Attenuation in the mantle wedge beneath super-volcanoes of the Taupo Volcanic Zone, New Zealand

Abstract

SUMMARY The Taupo Volcanic Zone has a 120-km-long section of rhyolitic volcanism, within which is a 60-km-long area of supervolcanoes. The underlying subducted slab has along-strike heterogeneity due to the Hikurangi Plateau's prior subduction history. We studied 3-D Qs (1/attenuation) using t* spectral decay from local earthquakes to 370-km depth. Selection emphasized those events with data quality to sample the low Qs mantle wedge, and Qs inversion used varied linking of nodes to obtain resolution in regions of sparse stations, and 3-D initial model. The imaged mantle wedge has a 250-km-long 150-km-wide zone of low Qs (<300) at 65–85 km depth which includes two areas of very low Qs (<120).
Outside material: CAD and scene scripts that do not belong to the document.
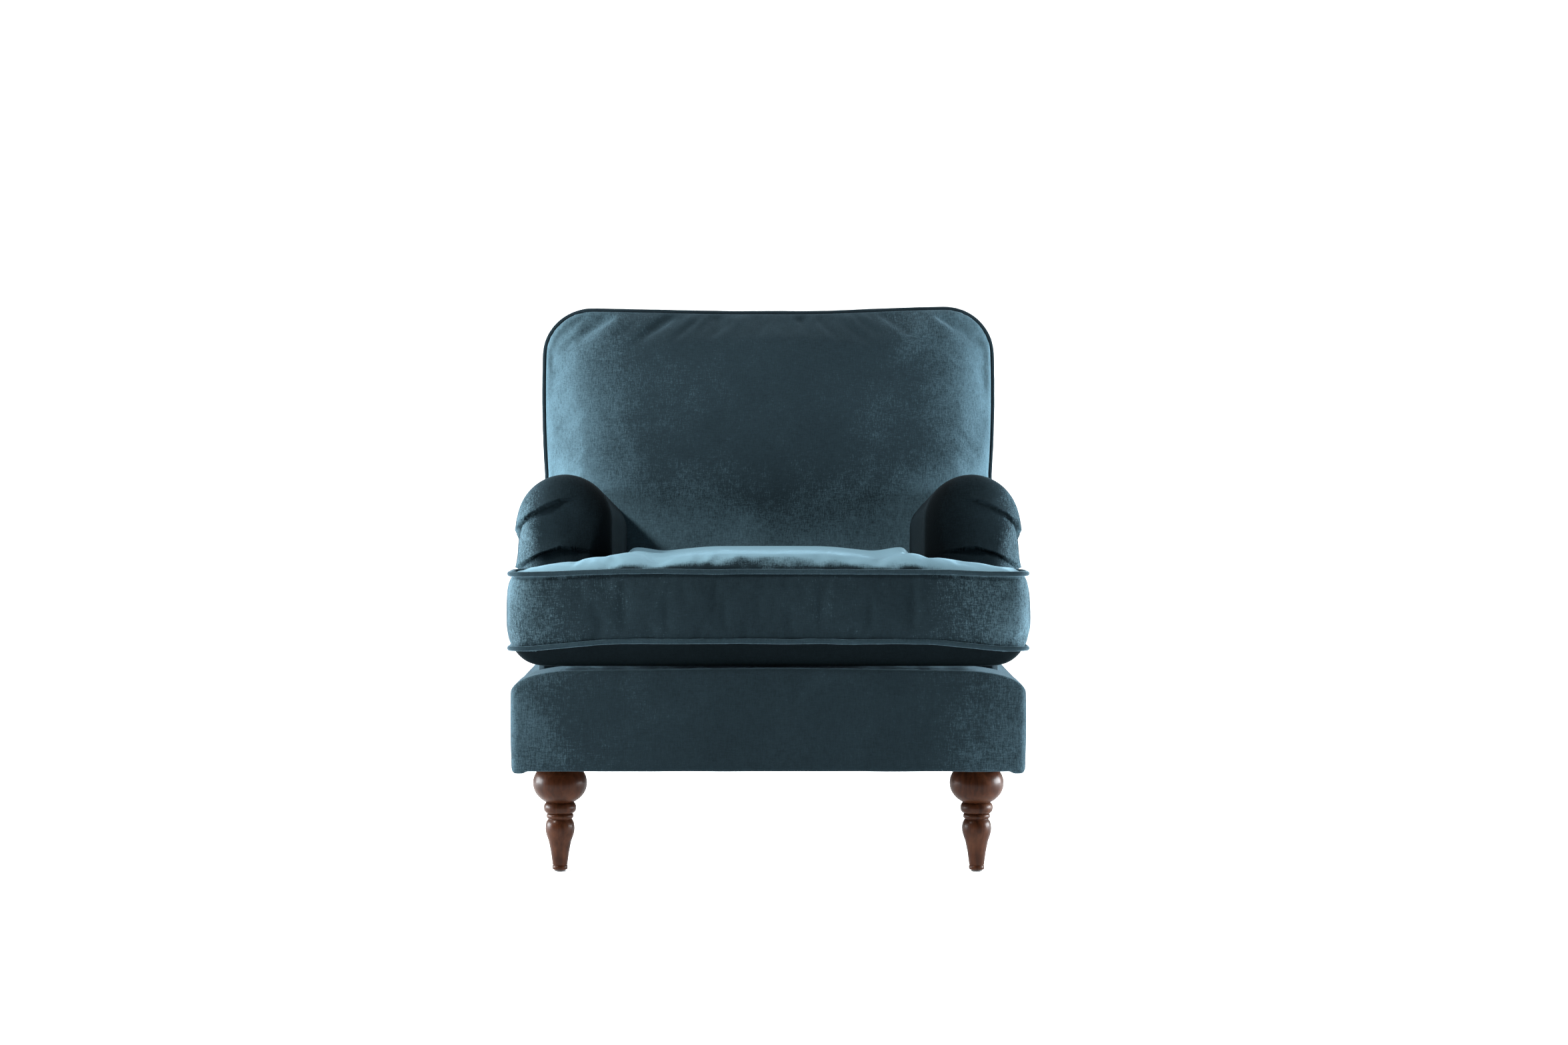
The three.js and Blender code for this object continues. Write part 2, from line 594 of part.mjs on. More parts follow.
function addBackUpholstery(back) {
  const rooms = [...armFrameRoom(-1), ...armFrameRoom(1)];
  addPart(back, "back_pad", subtract(backPadBody(), belowLedge(), ...rooms), velvet);

  const front = BACK_PAD_THICKNESS + GAP;
  const rear = BACK_DEPTH - GAP;
  const ring = subtract(drawnAlongY(backShape(), front, rear),
    drawnAlongY(backShape(BACK_BORDER_WALL), front - 1, rear + 1),
    belowLedge(),
    block(-BACK_HALF + BACK_BORDER_WALL, BACK_HALF - BACK_BORDER_WALL, front - 1, rear + 1,
      -BACK_FOOT - 1, 0));
  const side = BACK_HALF - BACK_CORNER_RADIUS;
  const cover = block(-BASE_WIDTH, side, front - 2, rear + 2, -2 * BACK_FOOT, 2 * BACK_TOP);
  const opposite = block(-side, BASE_WIDTH, front - 2, rear + 2, -2 * BACK_FOOT, 2 * BACK_TOP);
  addPart(back, "back_border_right", subtract(ring, cover), velvet);
  addPart(back, "back_border_left", subtract(ring, opposite), velvet);
  addPart(back, "back_border_top", block(-side + GAP, side - GAP, front, rear,
    BACK_TOP - BACK_BORDER_WALL, BACK_TOP), velvet);

  const panel = drawnAlongY(backShape(), BACK_DEPTH, BACK_DEPTH + BACK_PANEL_THICKNESS);
  addPart(back, "back_outer_panel", subtract(panel, belowLedge()), velvet);
}

function addBackPiping(back) {
  const start = (LEDGE + 4 - BACK_DATUM) / Math.cos(BACK_RECLINE);
  const half = BACK_HALF + PIPING_OFFSET;
  const outline = backShape(-PIPING_OFFSET).getPoints(8)
    .filter((point) => point.y > -BACK_FOOT + 1)
    .map((point) => new THREE.Vector3(point.x, PIPING_RADIUS, point.y));
  const points = [new THREE.Vector3(half, PIPING_RADIUS, start), ...outline,
    new THREE.Vector3(-half, PIPING_RADIUS, start)];
  const distinct = points.filter((point, i) => i === 0 || point.distanceTo(points[i - 1]) > 0.5);
  addPart(back, "back_piping", openTube(distinct, PIPING_RADIUS, PIPING_SIDES), pipingCloth);
}

// ---- Seat cushion ------------------------------------------------------------------------
// The T-shaped plan: ears in front of the arms, body between them.
function cushionShape(offset = 0) {
  const ear = CUSHION_EAR_HALF + offset;
  const body = CUSHION_BODY_HALF + offset;
  const front = CUSHION_FRONT - offset;
  const notch = CUSHION_EAR_BACK + offset;
  const rear = CUSHION_BACK + offset;
  const r = CUSHION_CORNER + offset;
  const n = CUSHION_NOTCH_CORNER - offset;
  const quarter = Math.PI / 2;
  const shape = new THREE.Shape();
  shape.absarc(-ear + r, front + r, r, 2 * quarter, 3 * quarter);
  shape.absarc(ear - r, front + r, r, 3 * quarter, 4 * quarter);
  shape.absarc(ear - r, notch - r, r, 0, quarter);
  shape.absarc(body + n, notch + n, n, 3 * quarter, 2 * quarter, true);
  shape.absarc(body - r, rear - r, r, 0, quarter);
  shape.absarc(-body + r, rear - r, r, quarter, 2 * quarter);
  shape.absarc(-body - n, notch + n, n, 4 * quarter, 3 * quarter, true);
  shape.absarc(-ear + r, notch - r, r, quarter, 2 * quarter);
  shape.closePath();
  return shape;
}

function addCushion(group) {
  const top = CUSHION_BOTTOM + CUSHION_HEIGHT;
  const body = drawnUp(cushionShape(), CUSHION_BOTTOM, top, CUSHION_SOFT_EDGE, CUSHION_CROWN);
  addPart(group, "seat_cushion", body, velvet);
  const outline = cushionShape(PIPING_OFFSET).getPoints(3);
  const distinct = outline.filter((p, i) => p.distanceTo(outline[(i + 1) % outline.length]) > 0.5);
  const seams = [
    ["cushion_piping_top", top - CUSHION_TOP_SEAM],
    ["cushion_piping_bottom", CUSHION_BOTTOM + CUSHION_BOTTOM_SEAM],
  ];
  for (const [name, z] of seams) {
    const points = distinct.map((p) => new THREE.Vector3(p.x, p.y, z));
    addPart(group, name, ringTube(points, PIPING_RADIUS, PIPING_SIDES), pipingCloth);
  }
}

function addZip(group) {
  const z = CUSHION_BOTTOM + (CUSHION_BOTTOM_SEAM + CUSHION_HEIGHT - CUSHION_TOP_SEAM) / 2;
  const tapeY = CUSHION_BACK + GAP;
  const coilY = tapeY + ZIP_TAPE_THICKNESS;
  const half = ZIP_LENGTH / 2;
  const tape = block(-half, half, tapeY, coilY, z - ZIP_TAPE_HEIGHT / 2, z + ZIP_TAPE_HEIGHT / 2);
  const coil = block(-half + 6, half - 6, coilY - 0.5, coilY + ZIP_COIL_DEPTH,
    z - ZIP_COIL / 2, z + ZIP_COIL / 2);
  addPart(group, "zip_tape", join(tape, coil), darkPlastic);

  const x = -ZIP_TRAVEL / 2;
  const sliderY = coilY + ZIP_COIL_DEPTH + GAP;
  const plateBack = sliderY + ZIP_SLIDER.depth;
  const plate = block(x - ZIP_SLIDER.width / 2, x + ZIP_SLIDER.width / 2, sliderY, plateBack,
    z - ZIP_SLIDER.height / 2, z + ZIP_SLIDER.height / 2);
  const bridgeBack = plateBack + ZIP_PULL.eye + ZIP_BRIDGE;
  const bridgeHalf = ZIP_PULL.eye / 2 + ZIP_BRIDGE;
  const bridge = subtract(
    block(x - 1, x + 1, plateBack - 0.5, bridgeBack, z - bridgeHalf, z + bridgeHalf),
    block(x - 2, x + 2, plateBack, plateBack + ZIP_PULL.eye, z - ZIP_PULL.eye / 2,
      z + ZIP_PULL.eye / 2));
  addPart(group, "zip_slider", join(plate, bridge), nickel);

  const pinY = plateBack + ZIP_PULL.eye / 2;
  const pullHalf = ZIP_PULL.thickness / 2;
  const windowHalf = 1 + GAP * 2;
  const pull = subtract(
    block(x - ZIP_PULL.width / 2, x + ZIP_PULL.width / 2, pinY - pullHalf, pinY + pullHalf,
      z - ZIP_PULL.length, z + pullHalf),
    block(x - windowHalf, x + windowHalf, pinY - 2, pinY + 2,
      z - pullHalf - ZIP_PULL.eye, z - pullHalf));
  addPart(group, "zip_pull", pull, nickel);
}

// ---- Legs --------------------------------------------------------------------------------
function ringProfile(ring, steps) {
  const points = [];
  for (let i = 0; i <= steps; i += 1) {
    const angle = Math.PI * (i / steps - 0.5);
    const radius = ring.neck + (ring.radius - ring.neck) * Math.cos(angle);
    points.push([radius, ring.rise + ring.height * Math.sin(angle)]);
  }
  return points;
}

function bulbProfile(steps) {
  const start = Math.asin((UPPER_RING.rise + UPPER_RING.height - BULB.rise) / BULB.height);
  const end = Math.asin((LEG_TOP - BULB.rise) / BULB.height);
  const points = [];
  for (let i = 0; i <= steps; i += 1) {
    const angle = start + ((end - start) * i) / steps;
    points.push([BULB.radius * Math.cos(angle), BULB.rise + BULB.height * Math.sin(angle)]);
  }
  return points;
}

function turnedLeg() {
  const base = GLIDE.height + GAP;
  const bore = BOLT_RADIUS + GAP;
  const vase = new THREE.SplineCurve([...VASE].reverse().map((p) => new THREE.Vector2(...p)));
  const profile = [
    [0, base], [FOOT.radius - 1.4, base], [FOOT.radius, base + 1.4], [FOOT.radius, FOOT.height],
    [FOOT.groove, FOOT.height + 0.7],
    ...vase.getPoints(9).map((p) => [p.x, p.y]),
    ...ringProfile(LOWER_RING, 4), ...ringProfile(UPPER_RING, 6), ...bulbProfile(9),
    [bore, LEG_TOP], [bore, LEG_TOP - BOLT_IN_LEG], [0, LEG_TOP - BOLT_IN_LEG],
  ];
  const outline = profile.map(([radius, height]) => new THREE.Vector2(radius, height));
  return new THREE.LatheGeometry(outline, LATHE_SEGMENTS).rotateX(Math.PI / 2);
}

// A square leg that narrows, splays a little outwards and rakes backwards to its foot.
function rearLeg(side) {
  const base = GLIDE.height + GAP;
  const geometry = new THREE.BoxGeometry(1, 1, 1);
  const place = geometry.attributes.position;
  for (let i = 0; i < place.count; i += 1) {
    const low = place.getZ(i) < 0;
    const width = low ? REAR_LEG.foot : REAR_LEG.top;
    const x = place.getX(i) * width + (low ? side * REAR_LEG.splay : 0);
    const y = place.getY(i) * width + (low ? REAR_LEG.rake : 0);
    place.setXYZ(i, x, y, low ? base : LEG_TOP);
  }
  const bore = new THREE.CylinderGeometry(BOLT_RADIUS + GAP, BOLT_RADIUS + GAP, 2 * BOLT_IN_LEG, 16);
  return subtract(geometry, bore.rotateX(Math.PI / 2).translate(0, 0, LEG_TOP));
}

function addLegSet(group, name, x, y, leg, footX, footY) {
  const mesh = addPart(group, `${name}_leg`, leg, walnut);
  mesh.position.set(x, y, 0);
  const low = LEG_TOP - BOLT_IN_LEG + GAP;
  const bolt = new THREE.CylinderGeometry(BOLT_RADIUS, BOLT_RADIUS, BOLT_TOP - low, 12);
  bolt.rotateX(Math.PI / 2).translate(x, y, (BOLT_TOP + low) / 2);
  addPart(group, `${name}_leg_bolt`, bolt, nickel);
  const glide = new THREE.CylinderGeometry(GLIDE.radius, GLIDE.radius, GLIDE.height, 20);
  glide.rotateX(Math.PI / 2).translate(footX, footY, GLIDE.height / 2);
  addPart(group, `${name}_glide`, glide, darkPlastic);
}

function addLegs(group) {
  for (const [name, side] of [["left", -1], ["right", 1]]) {
    const frontX = side * FRONT_LEG_X;
    addLegSet(group, `front_${name}`, frontX, FRONT_LEG.setback, turnedLeg(), frontX,
      FRONT_LEG.setback);
    const rearX = side * REAR_LEG_X;
    addLegSet(group, `rear_${name}`, rearX, REAR_LEG_Y, rearLeg(side),
      rearX + side * REAR_LEG.splay, REAR_LEG_Y + REAR_LEG.rake);
  }
}

// ---- Assembly ----------------------------------------------------------------------------
const chair = new THREE.Group();
const body = new THREE.Group();
const back = new THREE.Group();
back.position.set(0, BACK_FACE_DEPTH, BACK_DATUM);
back.rotation.x = -BACK_RECLINE;
body.add(back);
chair.add(body);

addSeatRails(body);
addCornerBlocks(body);
addBackFrame(back);
addSprings(body);
addBackWebs(back);
addFrontBorder(body);
addSideBorders(body);
addRearBorder(body);
addSeatDeck(body);
addDustCover(body);
addBackUpholstery(back);
addBackPiping(back);

const padSpace = inChairAxes(backPadBody().translate(0, -1, 0));
const rearSpace = inChairAxes(block(-BASE_WIDTH, BASE_WIDTH, -1, 400, -600, 600));
for (const [name, side] of [["left", -1], ["right", 1]]) {
  addArmFrame(body, name, side);
  addArm(body, name, side, [padSpace, rearSpace]);
}
addCushion(body);
addZip(body);
addLegs(body);

// The origin is on the floor under the middle of the chair.
chair.updateMatrixWorld(true);
const bounds = new THREE.Box3().setFromObject(chair, true);
body.position.y = -(bounds.min.y + bounds.max.y) / 2;

export default chair;
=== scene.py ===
import json
import math

import bmesh
import bpy
import numpy as np
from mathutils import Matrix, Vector, noise


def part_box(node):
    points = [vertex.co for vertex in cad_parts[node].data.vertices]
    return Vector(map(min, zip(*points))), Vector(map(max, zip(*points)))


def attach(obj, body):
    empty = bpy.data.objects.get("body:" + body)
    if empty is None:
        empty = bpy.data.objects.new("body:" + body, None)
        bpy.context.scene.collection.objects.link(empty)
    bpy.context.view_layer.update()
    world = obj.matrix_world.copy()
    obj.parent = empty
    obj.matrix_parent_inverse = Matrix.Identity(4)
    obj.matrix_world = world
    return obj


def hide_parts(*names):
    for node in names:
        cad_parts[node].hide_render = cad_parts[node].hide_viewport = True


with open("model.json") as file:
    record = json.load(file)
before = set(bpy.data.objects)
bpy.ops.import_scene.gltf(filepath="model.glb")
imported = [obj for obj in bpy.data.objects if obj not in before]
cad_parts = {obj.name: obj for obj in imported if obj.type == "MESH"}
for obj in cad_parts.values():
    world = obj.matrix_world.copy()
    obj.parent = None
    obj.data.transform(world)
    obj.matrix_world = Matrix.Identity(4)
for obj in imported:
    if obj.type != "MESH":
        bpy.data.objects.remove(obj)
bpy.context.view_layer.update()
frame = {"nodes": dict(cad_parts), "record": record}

# ---- Sizes that the frame doesn't give (metres, radians) ---------------------------------
RECLINE = math.radians(12.1)     # lean of the back
BACK_CORNER = 0.078              # radius of the back's top corners
PIPING_RADIUS = 0.004
CLOTH_CELL = 0.006               # voxel size of the cloth meshes
CLOTH_FRAMES = 20

# ---- Camera: level, in front of the chair, on its centre line ----------------------------
CAMERA_DISTANCE = 4.4            # from the front of the base
CAMERA_HEIGHT = 0.70
CAMERA_LENS = 65.05
CAMERA_SHIFT = (0.01, -0.0612)


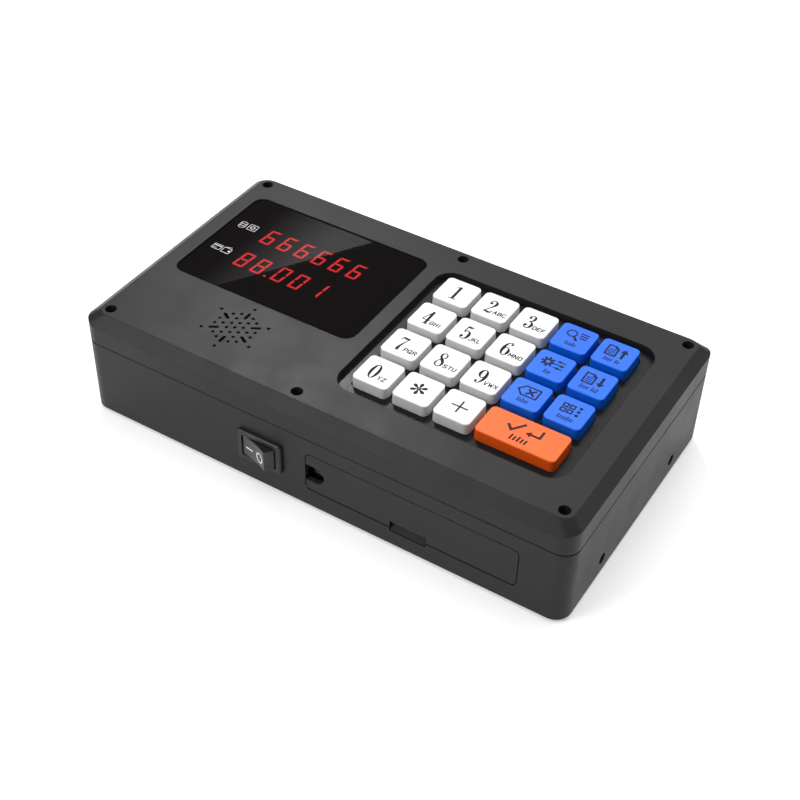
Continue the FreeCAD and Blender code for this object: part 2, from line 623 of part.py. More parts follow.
v0 = plate.Shape.Volume
key_windows("windows_white", "key_x0", "key_y0", "key_w", 3, 4)
key_windows("windows_blue", "key_x0 + 3 * key_px", "key_y0", "key_w", 2, 3)
key_windows("window_wide", "key_x0 + 3.5 * key_px", "key_y0 - 3 * key_py", "key_w + key_px", 1, 1)
cut_area = (v0 - plate.Shape.Volume) / D["plate_thk"]
one = (D["key_w"] + 2 * D["key_gap"]) * (D["key_d"] + 2 * D["key_gap"])
if cut_area < 19 * one * 0.9:
    raise RuntimeError("key windows are missing: %.0f of %.0f" % (cut_area, 20 * one))
s = sketch(plate, "plate_screw_holes", off=(0, 0, "top_z"))
for n, (x, y) in enumerate(KP):
    add_circle(s, 1.15, str(n), (x, y))
pocket(plate, s, "top_z - mat_z + 1")
place(plate)


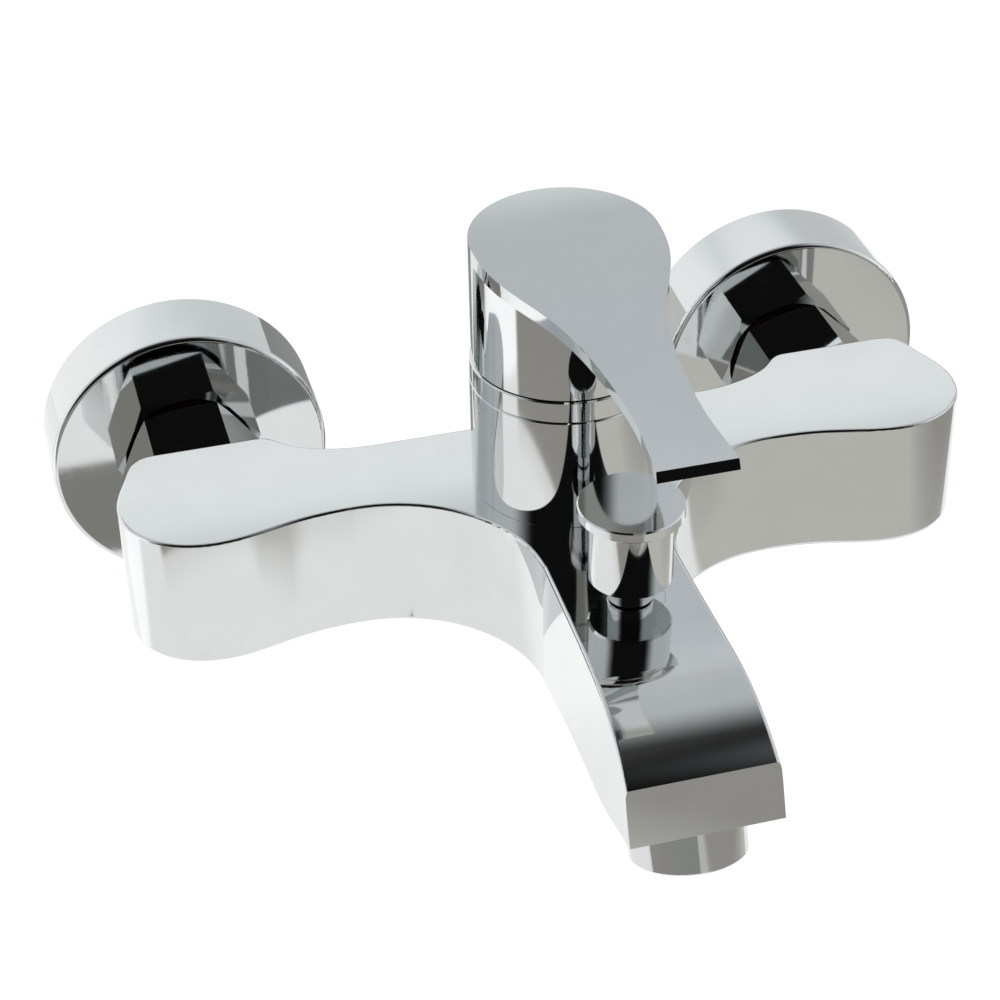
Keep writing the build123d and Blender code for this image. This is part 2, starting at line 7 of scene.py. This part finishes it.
# A chrome wall mounted bath faucet above pale paper, in a light tent.
# Metres, +Z up. The wall is the plane y = 0, and the faucet stands out from it towards -Y.

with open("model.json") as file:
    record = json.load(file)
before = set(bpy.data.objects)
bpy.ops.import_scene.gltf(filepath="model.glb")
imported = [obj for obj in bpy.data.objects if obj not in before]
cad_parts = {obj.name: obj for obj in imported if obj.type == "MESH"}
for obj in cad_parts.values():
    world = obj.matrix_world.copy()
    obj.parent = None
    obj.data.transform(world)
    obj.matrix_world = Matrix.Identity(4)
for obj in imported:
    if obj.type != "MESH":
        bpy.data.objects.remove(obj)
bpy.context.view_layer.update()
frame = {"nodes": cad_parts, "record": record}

MM = 0.001


# ---------------------------------------------------------------- node helpers
def add_node(tree, kind, values=None, **settings):
    """Adds a shader node, sets its attributes, and fills or links its inputs."""
    made = tree.nodes.new(kind)
    for key, value in settings.items():
        setattr(made, key, value)
    for key, value in (values or {}).items():
        if isinstance(value, bpy.types.NodeSocket):
            tree.links.new(value, made.inputs[key])
        else:
            made.inputs[key].default_value = value
    return made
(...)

The most pronounced low Qs feature underlies the Mangakino and Whakamaru super-eruptive calderas, with inferred melt ascending under the central rift structure. The slab is characterized by high Qs (1200–2000), with a relatively small area of reduction in Qs (<800) underlying Taupo at 65-km depth, and adjacent to the mantle wedge low Qs. This suggests abundant dehydration fluids coming off the slab at specific locations and migrating near-vertically upward to the volcanic zone. The seismicity in the subducted slab has a patch of dense seismicity underlying the rhyolitic volcanic zone, consistent with locally abundant fractures and fluid flux. The relationship between the along-arc and downdip slab heterogeneity and dehydration implies that patterns of volcanism may be strongly influenced by large initial outer rise hydration which occurred while the edge of the Hikurangi Plateau hindered subduction. A second very low Qs feature is 50-km west above the 140-km-depth slab. The distinction suggests involvement of a second dehydration peak at that depth, consistent with some numerical models.